◆ Task brief
Print the records below exactly as they appear.

◆ Exercise input
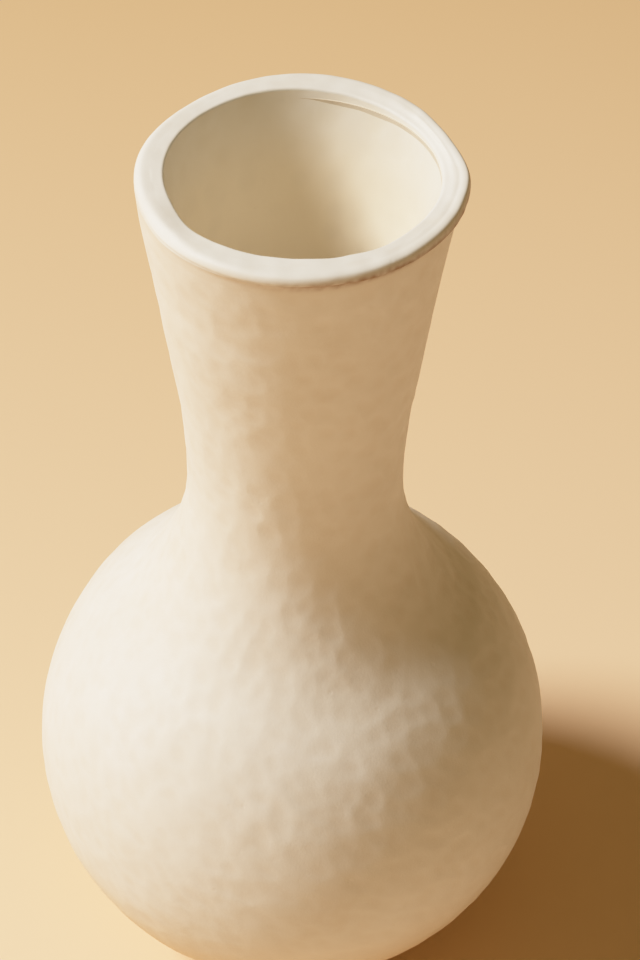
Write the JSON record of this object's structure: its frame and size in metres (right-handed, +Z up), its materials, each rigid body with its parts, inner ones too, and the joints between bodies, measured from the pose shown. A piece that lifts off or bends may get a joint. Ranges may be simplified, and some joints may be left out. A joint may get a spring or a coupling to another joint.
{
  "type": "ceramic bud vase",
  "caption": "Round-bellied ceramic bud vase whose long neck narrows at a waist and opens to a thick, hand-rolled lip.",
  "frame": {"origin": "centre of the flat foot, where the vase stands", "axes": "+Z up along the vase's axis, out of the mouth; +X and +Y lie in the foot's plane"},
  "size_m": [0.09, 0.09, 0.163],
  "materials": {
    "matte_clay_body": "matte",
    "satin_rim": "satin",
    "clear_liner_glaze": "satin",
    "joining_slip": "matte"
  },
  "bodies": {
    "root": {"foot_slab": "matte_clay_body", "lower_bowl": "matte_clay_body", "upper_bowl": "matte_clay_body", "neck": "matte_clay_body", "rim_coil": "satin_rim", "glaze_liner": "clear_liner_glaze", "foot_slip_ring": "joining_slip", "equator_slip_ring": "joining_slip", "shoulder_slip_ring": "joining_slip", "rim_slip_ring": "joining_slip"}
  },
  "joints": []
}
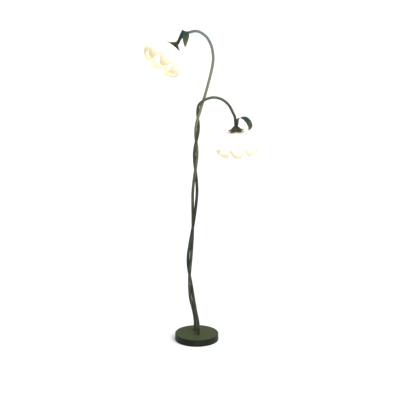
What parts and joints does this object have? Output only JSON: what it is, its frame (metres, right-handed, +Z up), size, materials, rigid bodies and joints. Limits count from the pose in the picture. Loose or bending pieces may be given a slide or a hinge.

◆ Task response
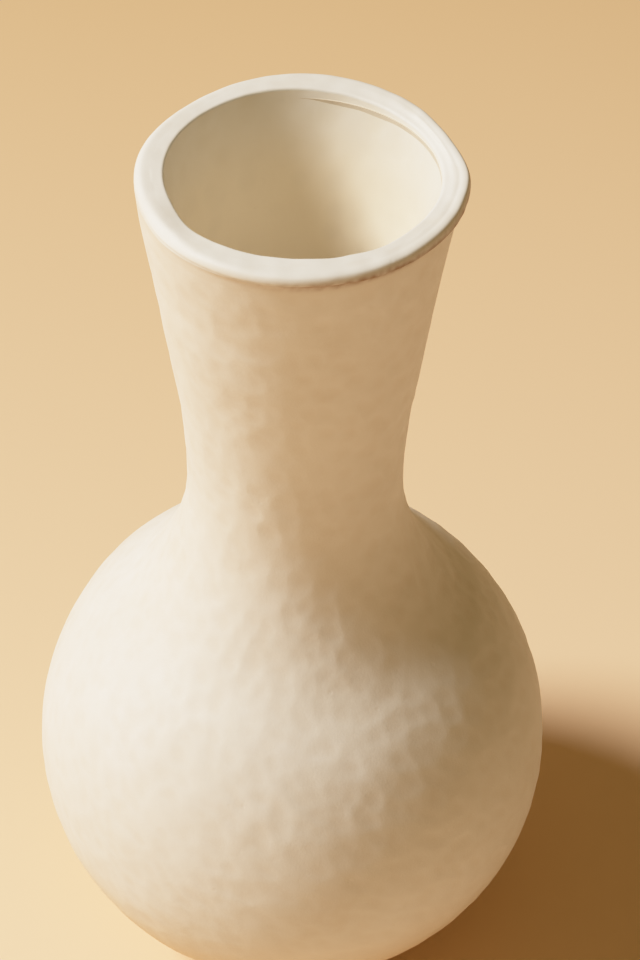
Write the JSON record of this object's structure: its frame and size in metres (right-handed, +Z up), its materials, each rigid body with its parts, inner ones too, and the joints between bodies, measured from the pose shown. A piece that lifts off or bends may get a joint. Ranges may be simplified, and some joints may be left out. A joint may get a spring or a coupling to another joint.
{
  "type": "ceramic bud vase",
  "caption": "Round-bellied ceramic bud vase whose long neck narrows at a waist and opens to a thick, hand-rolled lip.",
  "frame": {"origin": "centre of the flat foot, where the vase stands", "axes": "+Z up along the vase's axis, out of the mouth; +X and +Y lie in the foot's plane"},
  "size_m": [0.09, 0.09, 0.163],
  "materials": {
    "matte_clay_body": "matte",
    "satin_rim": "satin",
    "clear_liner_glaze": "satin",
    "joining_slip": "matte"
  },
  "bodies": {
    "root": {"foot_slab": "matte_clay_body", "lower_bowl": "matte_clay_body", "upper_bowl": "matte_clay_body", "neck": "matte_clay_body", "rim_coil": "satin_rim", "glaze_liner": "clear_liner_glaze", "foot_slip_ring": "joining_slip", "equator_slip_ring": "joining_slip", "shoulder_slip_ring": "joining_slip", "rim_slip_ring": "joining_slip"}
  },
  "joints": []
}
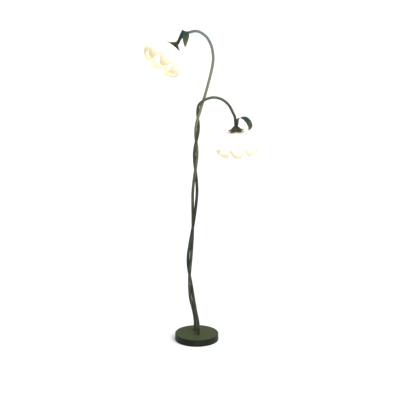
What parts and joints does this object have? Output only JSON: what it is, its frame (metres, right-handed, +Z up), size, materials, rigid bodies and joints. Limits count from the pose in the picture. Loose or bending pieces may be given a slide or a hinge.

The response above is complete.